### [MATERIAL PROVIDED]
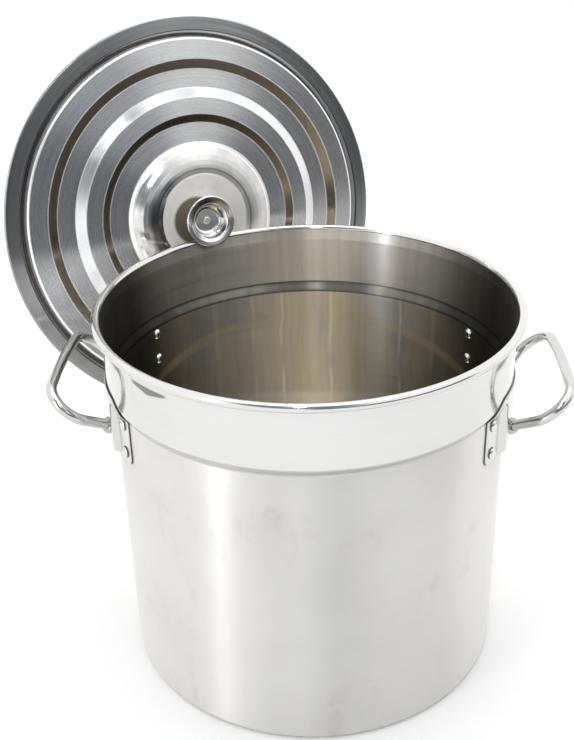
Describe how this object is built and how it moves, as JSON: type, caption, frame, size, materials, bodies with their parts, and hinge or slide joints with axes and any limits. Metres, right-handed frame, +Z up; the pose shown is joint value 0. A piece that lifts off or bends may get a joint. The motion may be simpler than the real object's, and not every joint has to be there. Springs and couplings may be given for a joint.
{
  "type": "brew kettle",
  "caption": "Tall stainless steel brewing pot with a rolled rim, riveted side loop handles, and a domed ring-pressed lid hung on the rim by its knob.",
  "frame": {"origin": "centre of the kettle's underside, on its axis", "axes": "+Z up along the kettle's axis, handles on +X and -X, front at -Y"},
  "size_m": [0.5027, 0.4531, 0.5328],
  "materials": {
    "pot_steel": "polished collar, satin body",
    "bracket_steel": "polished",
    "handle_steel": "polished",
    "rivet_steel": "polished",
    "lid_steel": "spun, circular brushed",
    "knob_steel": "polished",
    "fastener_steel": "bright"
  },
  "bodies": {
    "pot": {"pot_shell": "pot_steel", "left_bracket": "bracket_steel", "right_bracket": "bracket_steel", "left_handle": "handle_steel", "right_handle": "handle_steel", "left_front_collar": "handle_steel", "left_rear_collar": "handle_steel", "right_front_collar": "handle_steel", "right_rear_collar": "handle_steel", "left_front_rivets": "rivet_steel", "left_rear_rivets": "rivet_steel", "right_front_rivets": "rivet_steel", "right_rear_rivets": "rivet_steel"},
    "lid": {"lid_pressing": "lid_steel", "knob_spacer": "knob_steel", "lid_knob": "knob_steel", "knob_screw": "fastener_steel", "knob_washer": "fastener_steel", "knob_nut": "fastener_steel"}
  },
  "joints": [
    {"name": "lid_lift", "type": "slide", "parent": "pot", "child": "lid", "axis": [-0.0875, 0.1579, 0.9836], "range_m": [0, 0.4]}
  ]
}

### [DO THIS]
Reproduce the data in full, exactly as presented.

### [RESPONSE TO THE TASK]
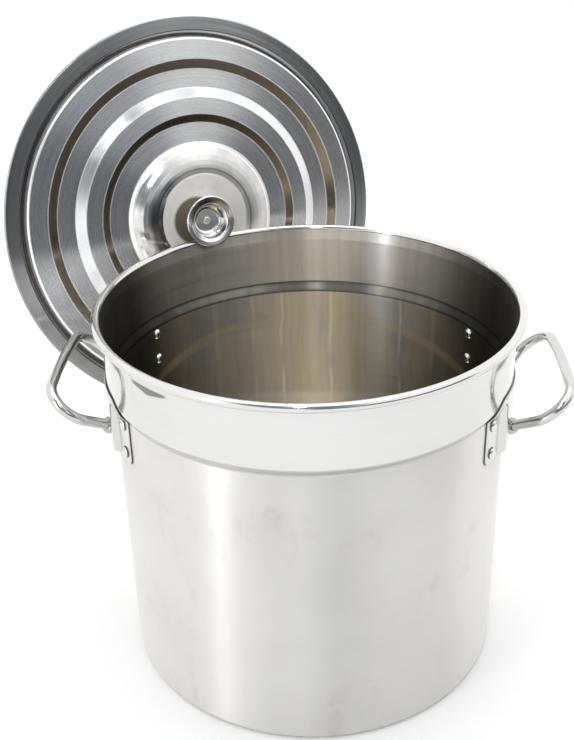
Describe how this object is built and how it moves, as JSON: type, caption, frame, size, materials, bodies with their parts, and hinge or slide joints with axes and any limits. Metres, right-handed frame, +Z up; the pose shown is joint value 0. A piece that lifts off or bends may get a joint. The motion may be simpler than the real object's, and not every joint has to be there. Springs and couplings may be given for a joint.
{
  "type": "brew kettle",
  "caption": "Tall stainless steel brewing pot with a rolled rim, riveted side loop handles, and a domed ring-pressed lid hung on the rim by its knob.",
  "frame": {"origin": "centre of the kettle's underside, on its axis", "axes": "+Z up along the kettle's axis, handles on +X and -X, front at -Y"},
  "size_m": [0.5027, 0.4531, 0.5328],
  "materials": {
    "pot_steel": "polished collar, satin body",
    "bracket_steel": "polished",
    "handle_steel": "polished",
    "rivet_steel": "polished",
    "lid_steel": "spun, circular brushed",
    "knob_steel": "polished",
    "fastener_steel": "bright"
  },
  "bodies": {
    "pot": {"pot_shell": "pot_steel", "left_bracket": "bracket_steel", "right_bracket": "bracket_steel", "left_handle": "handle_steel", "right_handle": "handle_steel", "left_front_collar": "handle_steel", "left_rear_collar": "handle_steel", "right_front_collar": "handle_steel", "right_rear_collar": "handle_steel", "left_front_rivets": "rivet_steel", "left_rear_rivets": "rivet_steel", "right_front_rivets": "rivet_steel", "right_rear_rivets": "rivet_steel"},
    "lid": {"lid_pressing": "lid_steel", "knob_spacer": "knob_steel", "lid_knob": "knob_steel", "knob_screw": "fastener_steel", "knob_washer": "fastener_steel", "knob_nut": "fastener_steel"}
  },
  "joints": [
    {"name": "lid_lift", "type": "slide", "parent": "pot", "child": "lid", "axis": [-0.0875, 0.1579, 0.9836], "range_m": [0, 0.4]}
  ]
}